Indeed, what is happening at SFSU is emblematic of a nationwide phenomenon of right-wing targeting of higher education. For example, on the basis of dubious misreadings and bad faith understanding, the Right has generated a moral panic around “critical race theory,” by which they really mean any pedagogical challenge to white supremacy. In so doing, they have succeeded in pressuring states across the country to legislate against the teaching of not just antiracism, but also, and more correctly understood, a longstanding, well-respected area of academic scholarship in public schools and universities. Meanwhile, Campus Reform and Turning Point USA are only two of the most high-profile members of a vast network of well-funded Right-wing organizations -- including projects such as Canary Mission, which aim specifically to target scholarship and student activism on Palestine -- whose sole reason for existence is to create conditions of fear and intimidation, redolent of McCarthyism, in order to eliminate specific faculty, specific sets of research and curriculum, and, ultimately, the university as a whole an institution of knowledge production.
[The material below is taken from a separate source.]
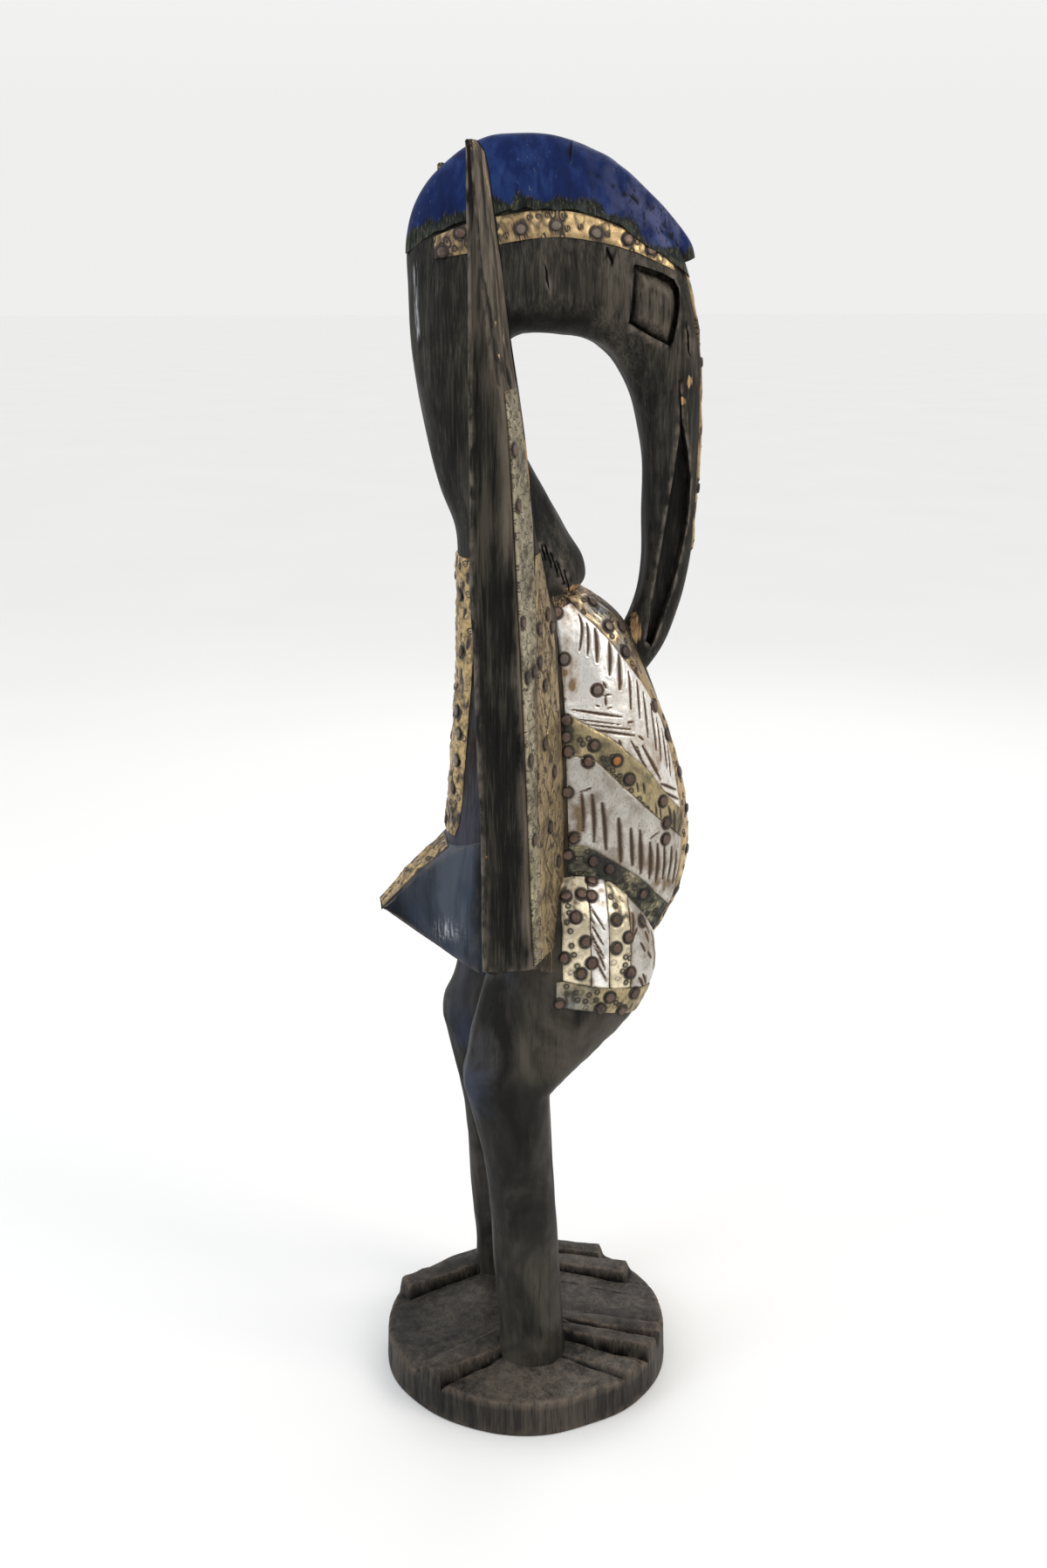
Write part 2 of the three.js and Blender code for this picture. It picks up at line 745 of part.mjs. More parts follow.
const beakFront = [
  [-133, 1130], [-139, 1121], [-146, 1105], [-151, 1079], [-153, 1045], [-155, 990], [-155, 941],
  [-157, 905], [-157, 880], [-190, 880], [-190, 1130],
];
addPiece("brass_beak_strip", sheet(arch, sideBlock(beakFront, -unit(14), unit(14))), brass);

const spine = [[45, 606], [45, 872], [110, 872], [110, 606]];
const onSpine = (grow) => body(grow).add(arch(grow));
addPiece("brass_spine_strip", sheet(onSpine, sideBlock(spine, -unit(27), unit(27))), brass);
addPiece("brass_tail_strip", tailStrip(), brass);

export default part;
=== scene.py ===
import math
import bpy
import bmesh
import numpy as np
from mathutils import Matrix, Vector
from mathutils.geometry import delaunay_2d_cdt


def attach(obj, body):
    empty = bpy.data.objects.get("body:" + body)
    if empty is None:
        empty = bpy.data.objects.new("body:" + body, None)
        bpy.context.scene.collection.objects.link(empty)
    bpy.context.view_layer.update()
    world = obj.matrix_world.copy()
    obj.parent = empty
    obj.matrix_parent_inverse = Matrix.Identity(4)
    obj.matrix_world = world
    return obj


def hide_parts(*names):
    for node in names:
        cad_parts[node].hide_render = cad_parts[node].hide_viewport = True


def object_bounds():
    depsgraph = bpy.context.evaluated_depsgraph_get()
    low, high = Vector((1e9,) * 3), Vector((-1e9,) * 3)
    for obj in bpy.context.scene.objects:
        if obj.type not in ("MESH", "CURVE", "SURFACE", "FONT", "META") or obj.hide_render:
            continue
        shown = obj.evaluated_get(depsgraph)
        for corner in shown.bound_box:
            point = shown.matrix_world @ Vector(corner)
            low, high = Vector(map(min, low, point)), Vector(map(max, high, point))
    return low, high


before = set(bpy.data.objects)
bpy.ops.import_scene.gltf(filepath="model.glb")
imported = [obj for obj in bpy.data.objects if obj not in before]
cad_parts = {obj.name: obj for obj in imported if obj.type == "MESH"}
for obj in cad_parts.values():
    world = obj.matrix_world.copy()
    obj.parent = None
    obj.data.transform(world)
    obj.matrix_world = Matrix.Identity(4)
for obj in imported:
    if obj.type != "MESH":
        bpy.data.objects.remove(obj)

cad_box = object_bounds()

# The viewpoint: a camera level with the bird's head, to its right and turned a little
# towards its back, looking down on it.
lens = bpy.data.cameras.new("right_side_view")
lens.lens = 37.66
lens.sensor_width = 36
viewpoint = bpy.data.objects.new("right_side_view", lens)
viewpoint.location = (-1.54087, 0.20576, 1.1260)
viewpoint.rotation_euler = (math.radians(73), 0, math.radians(-97.5))
bpy.context.scene.collection.objects.link(viewpoint)
bpy.context.scene.camera = viewpoint


# The floor: a wide level sheet under the base, painted a matt studio off-white, with the
# faint marks of the roller.
class Wire:
    """A value or a colour in a node tree. Arithmetic with it adds the maths nodes."""

    def __init__(self, tree, socket):
        self.tree = tree
        self.socket = socket

    def __add__(self, other):
        return maths("ADD", self, other)

    def __sub__(self, other):
        return maths("SUBTRACT", self, other)

    def __rsub__(self, other):
        return maths("SUBTRACT", other, self)

    def __mul__(self, other):
        return maths("MULTIPLY", self, other)


def fill(tree, node, given):
    """Links each wire to its socket, and writes each number, vector or colour on its own."""
    for title, value in given.items():
        if isinstance(value, Wire):
            tree.links.new(value.socket, node.inputs[title])
        else:
            node.inputs[title].default_value = value


def add_node(tree, kind, given, output=0, **settings):
    node = tree.nodes.new(kind)
    for key, value in settings.items():
        setattr(node, key, value)
    fill(tree, node, given)
    return Wire(tree, node.outputs[output])


def maths(operation, *values, clamp=False):
    tree = next(value.tree for value in values if isinstance(value, Wire))
    return add_node(tree, "ShaderNodeMath", dict(enumerate(values)), operation=operation, use_clamp=clamp)


def highest_of(first, second):
    return maths("MAXIMUM", first, second)


def between(value, low, high):
    """Rises smoothly from 0 to 1 while the value goes from low to high."""
    given = {"From Min": low, "From Max": high, "Value": value}
    return add_node(value.tree, "ShaderNodeMapRange", given, "Result", interpolation_type="SMOOTHSTEP")


def ramp(value, stops):
    node = value.tree.nodes.new("ShaderNodeValToRGB")
    elements = node.color_ramp.elements
    while len(elements) < len(stops):
        elements.new(0.5)
    for element, (place, colour) in zip(elements, stops):
        element.position = place
        element.color = (*colour, 1)
    fill(value.tree, node, {"Fac": value})
    return Wire(value.tree, node.outputs["Color"])


def layered(colour, *layers):
    """A colour with others laid over it, each through a mask of its own."""
    for share, over in layers:
        first, second = [(*c, 1) if isinstance(c, tuple) else c for c in (colour, over)]
        given = {"Factor": share, "A": first, "B": second}
        colour = add_node(share.tree, "ShaderNodeMix", given, "Result", data_type="RGBA")
    return colour


def noise(tree, stretch, detail=3.0, distortion=0.0, roughness=0.55):
    place = add_node(tree, "ShaderNodeTexCoord", {}, "Object")
    place = add_node(tree, "ShaderNodeMapping", {"Vector": place, "Scale": stretch})
    given = {"Scale": 1.0, "Detail": detail, "Roughness": roughness, "Distortion": distortion}
    return add_node(tree, "ShaderNodeTexNoise", {"Vector": place, **given}, "Fac")


def new_material(name):
    material = bpy.data.materials.new(name)
    material.use_nodes = True
    return material, material.node_tree


def shade(tree, given):
    fill(tree, tree.nodes["Principled BSDF"], given)


def place_piece(name, mesh, *materials):
    piece = bpy.data.objects.new(name, mesh)
    bpy.context.scene.collection.objects.link(piece)
    for material in materials:
        mesh.materials.append(material)
    return piece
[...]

As faculty members, as anti-racists, and as anti-Zionists, we are aghast at the compromised and unprincipled actions of President Mahoney, her collaboration with corporate tech giants to erode academic freedom, and her complicity with outside Right-wing organizations who seek to determine classroom curricula at SFSU. In such bleak and uncertain times, it is essential that faculty be able to rely on their university administrators to protect them from disingenuous and aggressive outside attacks on their ideas and scholarship.
We therefore hereby demand that President Mahoney and SFSU immediately implement the remedies specified by the faculty panels that heard Profs. Abdulhadi’s and Kinukawi’s grievances regarding academic freedom.
Moreover, as President Mahoney’s behavior and decision-making in this case render her unfit for her position as President of a public institution of higher learning who is charged, among other things, with the protection of her faculty and their academic freedom, and we also demand her immediate resignation.